What makes Africa so resilient? Absa Asset Management analyst Chris Gilmour says Africa remains somewhat disconnected from global financial markets, and has therefore been more protected from the recent turmoil. And SABMiller doesn't have to fight as hard against competitors as it does in other markets.

“Adding to this, Africa is still in a developmental phase when it comes to alcoholic beverages, so there's also less competition from other products, such as wine and spirits,” says Gilmour.

Rocketing prices for commodities, especially barley and hops, as well as aluminium and glass, have battered the group's overall earnings before interest and tax to 15,6%, 130 basis points below the previous year. However, the Africa portfolio has again been protected. That's because it can also rely on soft drinks and traditional beer, which have different cost bases to clear beer.

Traditional sorghum based beer, for example, grew a record 35% in the past six months. The beer is not vulnerable to international commodity cost increases, because it uses cheaper and locally produced raw materials.

In Africa, SABMiller has also been able to pass on price increases to consumers, with little effect on volumes. “Compared with the increases in food inflation consumers have been experiencing, our price increases of 6%-8% have been modest,” says Mackay.

Compare that to China, where unprecedented price increases slowed the growth of associate company CR Snow.

Africa has also been less affected by consumers trading down from premium brands to mainstream ones, as has happened in Europe.

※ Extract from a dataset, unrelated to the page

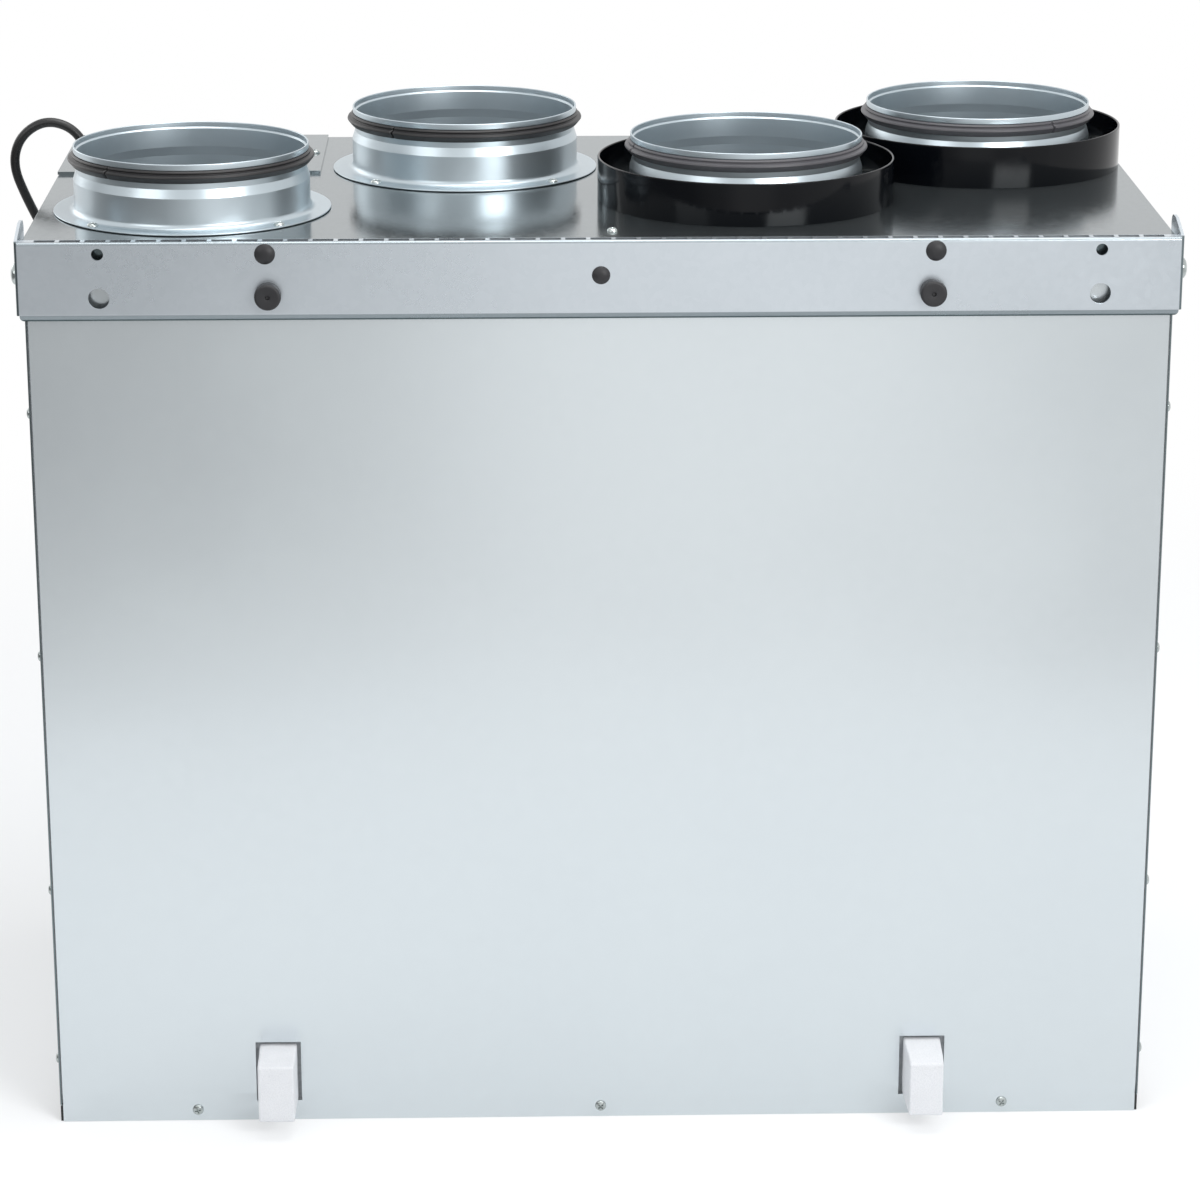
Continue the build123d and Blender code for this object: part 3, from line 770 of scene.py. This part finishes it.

Prospects in Africa are mixed. In Botswana, the government plans to impose a 30% duty on alcohol during the second half of the financial year, which may dampen volumes. In Angola, though, growth is storming ahead (beer volumes were up 31% in the south), but constrained by poor infrastructure at Luanda harbour. The company is going ahead with a new brewery in the north and a new 2m/hl soft-drinks facility.

Despite investors piling out of emerging markets, BoE analyst Graeme Korner says Africa still offers a good growth story. “Those investors that pulled out of emerging markets are likely to come thundering back,” he says. Consumers in Africa tend not to be as indebted as in developed markets.

But Korner points out that SABMiller could soon face increased competition on the continent.